The story of “Like a Rolling Stone” is legendary, and strongly associated with the time when Bob Dylan, who made his reputation as an acoustic folk hero, “went electric.” When he played it on tour at the “Royal Albert Hall” concert (actually in Manchester, England) in 1966, it sparked a revolutionary moment in the annals of rock and roll. As the opening notes echoed through the hall, an alienated folkie yelled, “Judas!” Dylan paused for a moment, then snarled back, “I don’t believe you. You’re a liar.” Then he turned to Robbie Robertson and his band and instructed them, “Play fucking loud!” The rest is history.

So Bob Dylan has been playing this song for almost 45 years, and performing for over fifty (he turns seventy next spring). And I’ve been listening to him for thirty five of those years.

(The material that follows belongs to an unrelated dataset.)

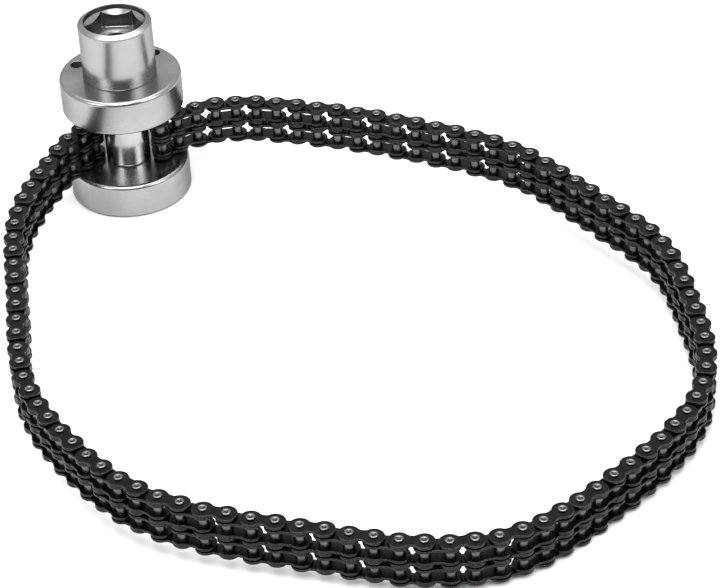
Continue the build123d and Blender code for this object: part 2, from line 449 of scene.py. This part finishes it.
def turned_metal(name, dark, light, rough_low, rough_high, anisotropic, line_depth):
    """Plated, turned metal: fine lathe lines round the axis and faint clouding."""
    material, tree, shader = material_tree(name)
    place = tree.nodes.new("ShaderNodeTexCoord").outputs["Object"]
    split = tree.nodes.new("ShaderNodeSeparateXYZ")
    tree.links.new(place, split.inputs[0])
    x2 = maths(tree, "MULTIPLY", split.outputs["X"], split.outputs["X"])
    y2 = maths(tree, "MULTIPLY", split.outputs["Y"], split.outputs["Y"])
    radius = maths(tree, "SQRT", maths(tree, "ADD", x2, y2))
    joined = tree.nodes.new("ShaderNodeCombineXYZ")
    tree.links.new(radius, joined.inputs["X"])
    tree.links.new(split.outputs["Z"], joined.inputs["Z"])
    lines = noise(tree, joined.outputs[0], 5200.0, 4.0, 0.7)
    coarse = noise(tree, joined.outputs[0], 1300.0, 2.0)
    cloud = noise(tree, place, 130.0, 5.0)
    base = blended(tree, mapped(tree, cloud, 0.3, 0.7, 0, 1), dark, light)
    shaded = tuple(value * 0.72 for value in light)
    base = blended(tree, mapped(tree, lines, 0.35, 0.7, 0.0, 0.22), base, shaded)
    tree.links.new(base, shader.inputs["Base Color"])
    shader.inputs["Metallic"].default_value = 1.0
    rough = maths(
        tree,
        "ADD",
        mapped(tree, cloud, 0.3, 0.7, rough_low, rough_high),
        mapped(tree, coarse, 0.3, 0.7, -0.025, 0.025),
    )
    tree.links.new(rough, shader.inputs["Roughness"])
    shader.inputs["Anisotropic"].default_value = anisotropic
    shader.inputs["Specular Tint"].default_value = (0.45, 0.45, 0.45, 1)
    tangent = tree.nodes.new("ShaderNodeTangent")
    tangent.direction_type = "RADIAL"
    tangent.axis = "Z"
    tree.links.new(tangent.outputs["Tangent"], shader.inputs["Tangent"])
    grain = noise(tree, place, 2600.0, 2.0, 0.6)
    height = maths(tree, "ADD", lines, maths(tree, "MULTIPLY", grain, 0.8))
    add_bump(tree, shader, height, line_depth, 0.00002)
    return material


def painted_shade_hole_material():
    """Wall of a drilled hole, painted near-black as the shade inside the hole and darkest deep down,
    with the drill's rings in it; its rounded rim keeps a lighter metal colour.
    """
    material, tree, shader = material_tree("drilled_hole_wall")
    place = tree.nodes.new("ShaderNodeTexCoord").outputs["Object"]
    cloud = noise(tree, place, 700.0)
    rings = tree.nodes.new("ShaderNodeTexWave")
    rings.bands_direction = "Z"
    rings.inputs["Scale"].default_value = 900.0
    rings.inputs["Distortion"].default_value = 3.0
    tree.links.new(place, rings.inputs["Vector"])
    base = ramp(tree, cloud, [(0.3, (0.020, 0.020, 0.021)), (0.7, (0.055, 0.053, 0.050))])
    # Light metal at the rim, near-black further down the wall: painted shade
    colour = blended(tree, maths(tree, "MULTIPLY", wear_and_shade_value(tree), 0.8), base, (0.42, 0.42, 0.415))
    tree.links.new(colour, shader.inputs["Base Color"])
    shader.inputs["Metallic"].default_value = 1.0
    tree.links.new(mapped(tree, cloud, 0.3, 0.7, 0.4, 0.6), shader.inputs["Roughness"])
    add_bump(tree, shader, rings.outputs["Fac"], 0.3, 0.00003)
    return material


PLATE = black_plate_material()
BUSH = bush_material()
PIN = pin_material()
SATIN = turned_metal(
    "satin_nickel_turned", (0.33, 0.33, 0.327), (0.40, 0.40, 0.396), 0.21, 0.28, 0.5, 0.16
)
POLISHED = turned_metal(
    "bright_nickel_turned", (0.42, 0.42, 0.415), (0.52, 0.52, 0.51), 0.17, 0.23, 0.6, 0.12
)
# Near-black anchor pins: painted shade of the dark space between the flanges beside the hub
PAINTED_SHADE_PIN = turned_metal(
    "hardened_anchor_pin", (0.012, 0.012, 0.013), (0.03, 0.03, 0.031), 0.32, 0.42, 0.4, 0.2
)
# Near-black hole walls: painted shade inside the holes
PAINTED_SHADE_HOLE = painted_shade_hole_material()
# Darker copy of the turned metal for the socket's recess floor and floor hole: painted shade
PAINTED_SHADE_RECESS = turned_metal(
    "recess_floor_turned", (0.15, 0.15, 0.148), (0.22, 0.22, 0.215), 0.26, 0.34, 0.4, 0.2
)


# ------------------------------------------------------------------ the chain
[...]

Tonight, as he sang, I realized the immensity of that achievement, the march of time, and the power of art to reinvent itself and us. That’s the amazing thing: the song, which meant one thing in 1966—an explosion of revolutionary anger and discontent—sounded so different tonight. The fury of Dylan’s younger voice has given way to world weariness. When he asks, in the chorus: “How does it feel to be on your own, with no direction home, like a complete unknown, like a rolling stone?” he speaks with the tone of one who has spent decades on the road—with its mix of fatigue and fame. Rage has given way to ritual. The song that was once a kiss off to alienated fans is now the ultimate crowd pleaser.

That’s when I thought: listening to Bob Dylan is, for me, a lot like reading Torah. Each year we encounter the same words, the same portions. And yet each year, I find new meaning, new expressions, new emotions and insights and subtleties in those ancient words. The song remains the same. But the singer—and the listeners—don’t.

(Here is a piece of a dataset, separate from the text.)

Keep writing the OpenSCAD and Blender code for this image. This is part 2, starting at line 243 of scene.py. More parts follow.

“Like a Rolling Stone” begins with the classic fairy tale opening line, “Once upon a time. . . ”

Of course what follows is really an anti-fairy tale, a story about coming to terms with very hard realities ( “having to be scrounging your next meal”; “when you’ve got nothing, you’ve got nothing to lose.”) But for all of its cynicism and loss, the song never completely strays from that opening. It invites us, like any story beginning with those four words, to look back on where we’ve been.

I haven’t needed much invitation to do that these days, anyway. Tomorrow afternoon, my daughter, Tanya, leaves for the University of Colorado in Boulder, where she will begin her freshman year. As I type this, she is in her bedroom spending a final evening with her high school friends, who are soon to all go their different ways. Bob Dylan turns seventy in March. By then, I will be fifty. And Tanya will begin her adult life tomorrow.

Growing up, growing older, heading out with no direction home, with nothing to lose, then making a life with all of its joys and heartbreaks. And experiencing the same things again and again--but learning to understand them differently with each passing day. What else is there?

Once upon a time, indeed.

Thanks for everything, Bob.

And Tanya.

Monday, August 2, 2010

Running On

I just got home from attending a Jackson Browne concert at the Botanical Garden here in Boise.
It was a beautiful evening, and since the garden is practically around the corner, I rode my bike. As the concert progressed, the sunset filled the crystal clear sky with pink and orange and violet light, and the mountains glowed warmly before darkness finally settled around us. A truly magnificent evening.

And also, for me, deeply nostalgic. Jackson Browne played the first concert that I ever saw, a free "no nukes" show on the Mall in Washington, DC back in 1976. Some friends and I played hooky from school and enjoyed that afternoon/evening a great deal. A couple years later, I saw him again at the Post Pavillion, where he recorded two of his biggest hits, "Running on Empty" and "The Loadout/Stay".

Almost thirty five years have passed since those days. Jackson Browne is now over sixty and I am on the crest of fifty. But the music still sounds good. It brought me back to those days of my youth, a much more earnest and less cynical time. Singer-songwriters like Jackson Browne believed that they could change the world, and, to a certain extent, they did. Their songs were personal and confessional and, at the same time, political and ambitious. I admired them deeply, and I still do. I was, of course, shaped profoundly by that era, a time which was, in many ways, defined by its music, which served as a kind of sound track for the civil rights, feminist, and peace and justice movements. It was a heady time to be young and while we were no saints, we were idealistic like the artists who inspired us.

And as I listened all those old favorites--The Pretender, Fountain of Sorrow, For Everyman--so many memories filled my mind, and my heart. I was reminded that music is perhaps the best and strongest bridge back to the selves that we were long ago. In so many ways, my youth feels lost to me, a land of inchoate, mist-shrouded experiences that sometimes feel like they were lived by someone else. But these tunes cut through the fog and brought them all back, so many moments I'd thought were gone forever. The first few chords of "Bright Baby Blues" flooded me with bittersweet feelings; I listened to that song for hours on end while suffering the pangs of adolescent angst after a girlfriend dumped me for another guy. "Running on Empty" brought smiles: I sang that one with a classmate over the loudspeaker in our high school one caffeinated morning. And the rousing "Doctor My Eyes" brought me back to that evening on the Mall, where I experienced, for the first time, in the seat of American political potency, how music can move us to action and speak truth to power.

I've experienced a lot over the intervening thirty-five years, successes and failures and everything in between. But tonight I was reminded: in good times and bad, music still moves me like nothing else, just as much as it did in my youth. And though, like our era, I am a bit more jaded than I was at sixteen, I still believe that well-crafted songs--and we, who are moved by them--have the power to change the world.